Moulin Rouge: La Goulue is a poster by French artist Henri de Toulouse-Lautrec. It is a colour lithograph from 1891, probably printed in about 3,000 copies, advertising the famous dancers La Goulue and "No-Bones" Valentin, and the new Paris dance hall Moulin Rouge. Although most examples were pasted as advertising posters and lost, surviving examples are in the collection of the Indianapolis Museum of Art and many other institutions.

==Description==
Moulin Rouge: La Goulue is a bold, four-color lithograph depicting the famous cancan dancer La Goulue and her flexible partner Valentin le Désossé made to advertise the popular French club, Moulin Rouge. Their audience is reduced to silhouettes in order to focus attention on the performers and evoke the Japanese art then in vogue. The triple repetition of the club's name draws the focus down to the central figure of the poster, La Goulue herself. The stark white of her petticoats, depicted with just a few lines on the white paper, epitomizes Toulouse-Lautrec's boldly simplistic style, a sharp break from the text-heavy posters of the day.

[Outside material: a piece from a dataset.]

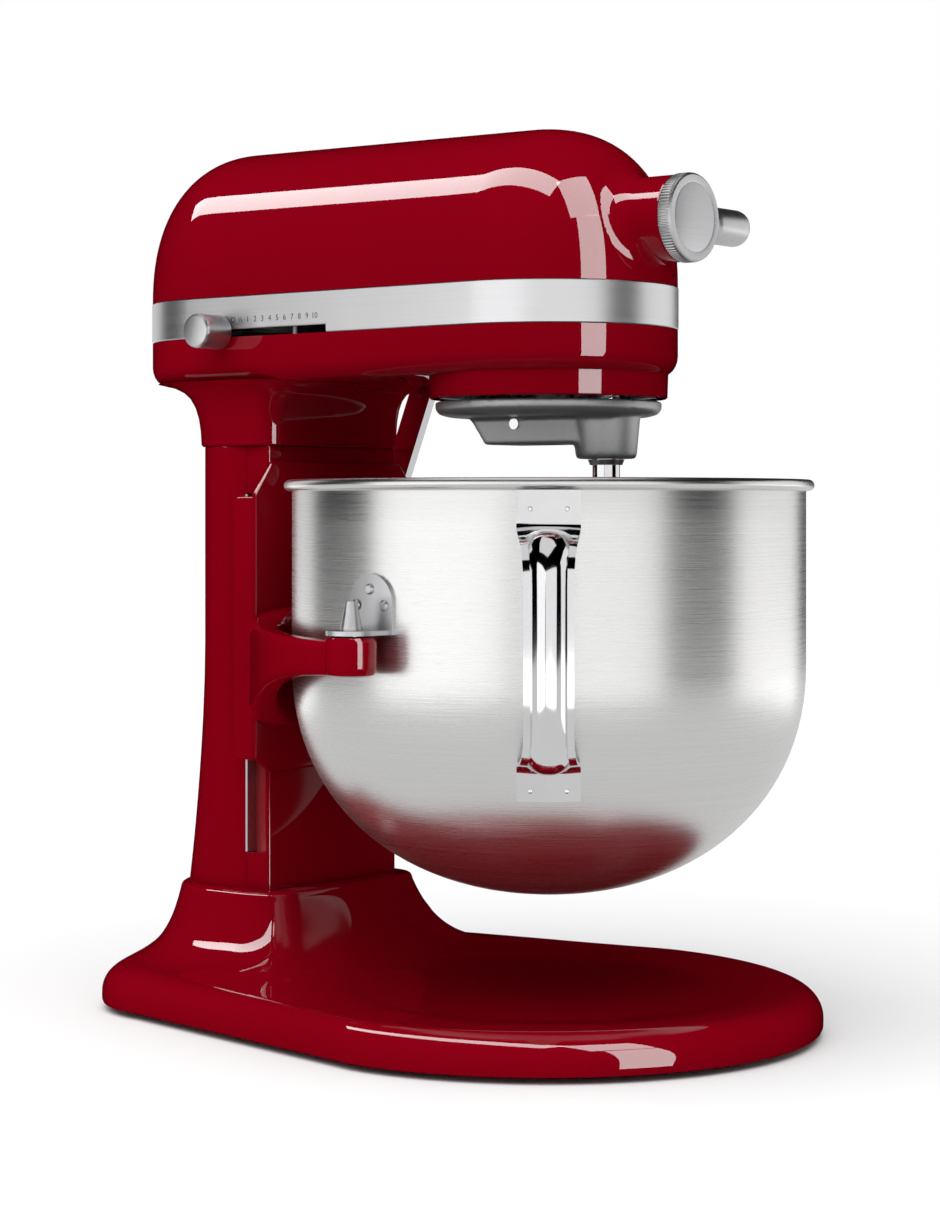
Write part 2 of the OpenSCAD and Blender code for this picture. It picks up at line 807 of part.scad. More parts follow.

==Historical information==
The Moulin Rouge had opened two years earlier, in 1889, and instantly established itself as a Montmartre landmark. It was renowned for the elasticity of its young dancers, both physically and morally; police officers made periodic checks to ensure that they were all wearing underwear. However, the poster by Jules Chéret advertising the club's delights was relatively subdued, so the director Charles Zidler hired the young (only 27 years old) Toulouse-Lautrec to create a more vibrant poster.

Although Moulin Rouge: La Goulue was Toulouse-Lautrec's first attempt at lithography, such was his grasp of the medium's possibilities that it was an immediate sensation. 3000 copies spread around Paris captivated the public with their eye-catching design, bold colors, and innovative, Japanese-inspired use of silhouettes. Cannily focusing on the dancer La Goulue, whose energetic kicks and insatiable appetites had made her famous, gave the poster an additional boost in popularity. But it was Toulouse-Lautrec's own artistic skill that made him a star overnight.